Like the reluctantly repentant drug addict, incapable of describing and resolving its own dependencies (in our case to private debt, asset speculation and rent-seeking, or “unearned” income), we are finally craving some boundaries and an intervention.

The myth of being a functional addict is only fun as long as we have a capacity to grow the size of our habit further. Our habit must continually escalate in order to overcome increasing resistance to the economic high that comes from the illusory wealth-effect of household debt expansion.

Deep down we intimately understand that the good times are over, but we need that fact to be explained to us by someone we trust and respect, someone with integrity and authority.

Whether or not that person is Malcolm Turnbull remains to be seen. I am very sceptical to say the least. Probably more likely is a political entrant from left field, as other countries currently in advanced stages of economic, social and political crisis have seen demagogues and ideologues suddenly become electable in the face of failed duopoly systems, systems that long ago sold their democracies off to the financial oligarchs of our post-capitalist era. We are not there yet, but it won’t be long.

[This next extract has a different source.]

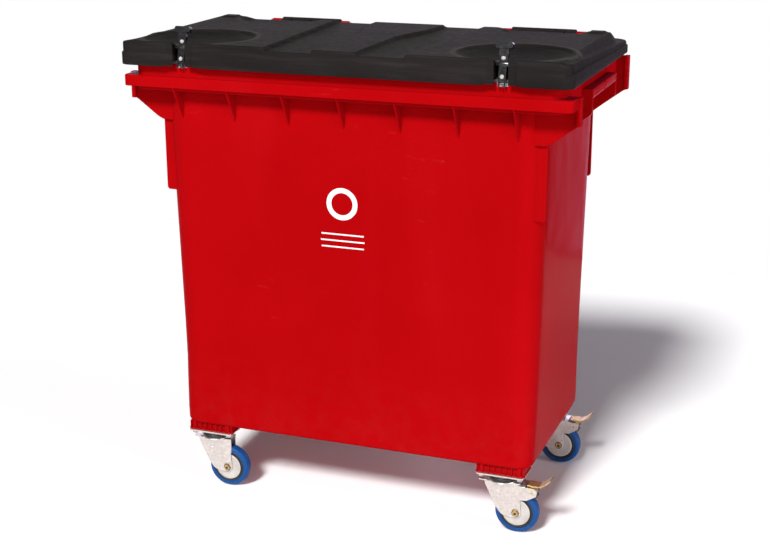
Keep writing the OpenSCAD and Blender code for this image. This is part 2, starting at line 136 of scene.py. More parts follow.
def red_plastic():
    m = Nodes("red_plastic")
    broad = m.noise(1.6, 3.0)
    cloud = m.noise(7.0, 5.0, 0.6)
    base = m.mix(m.ramp(broad, [(0.35, 0.0), (0.68, 1.0)]), (0.285, 0.0012, 0.0020), (0.33, 0.0016, 0.0030))
    base = m.mix(m.math("MULTIPLY", cloud, 0.35), base, (0.24, 0.0009, 0.0018))
    flow = m.noise(5.0, 3.0, 0.5, m.scaled((1.0, 1.0, 0.12)))
    base = m.mix(m.ramp(flow, [(0.55, 0.0), (0.75, 0.10)]), base, (0.45, 0.008, 0.014))
    low = m.math("SUBTRACT", 1.0, m.math("MULTIPLY", m.axis(2), 2.2), True)
    dust = m.math("MULTIPLY", low, m.ramp(m.noise(26.0, 6.0, 0.65), [(0.42, 0.0), (0.72, 0.30)]))
    base = m.mix(dust, base, (0.22, 0.02, 0.02))
    scratch = m.noise(60.0, 3.0, 0.5, m.scaled((0.25, 0.25, 1.8)), 0.4)
    scratch = m.ramp(scratch, [(0.68, 0.0), (0.73, 1.0)])
    marks = m.math("MULTIPLY", scratch, m.ramp(m.noise(3.1, 2.0), [(0.52, 0.0), (0.66, 0.34)]))
    base = m.mix(marks, base, (0.44, 0.03, 0.035))
    rough = m.math("ADD", m.math("MULTIPLY", cloud, 0.10), 0.12)
    rough = m.math("ADD", rough, m.math("MULTIPLY", marks, 0.5), True)
    grain = m.noise(520.0, 2.0, 0.5)
    m.surface(Base_Color=base, Roughness=rough, Specular_IOR_Level=0.0022,
              Specular_Tint=(0.80, 0.42, 1.0, 1.0), Sheen_Weight=0.02, Sheen_Roughness=0.3,
              Sheen_Tint=(0.60, 0.30, 1.0, 1.0))
    m.bump([(m.noise(4.0, 2.0), 0.22, 0.012), (m.noise(38.0, 2.0), 0.12, 0.0012), (grain, 0.16, 0.00025)])
    return m.mat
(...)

We need solutions to our own ignorance and complacency, not just someone to tell us that everything is going to be alright and that Australia is exceptional. It’s plain for all to see that it’s just not true anymore, and most likely it never was.

As the unresolved imbalances and internal contradictions of finance capitalism continue to destroy the world’s economic, financial, social and political structures, Australia must inevitably suffer a similar purgatory to the rest of the developed and developing world. It must clear the decks from three decades of exponential private debt growth, and rampant financialisation and concentration of our once dynamic and productive economy.

Who has the courage and strength of character to tell Australia that it’s time to check into rehab? And will we thank them?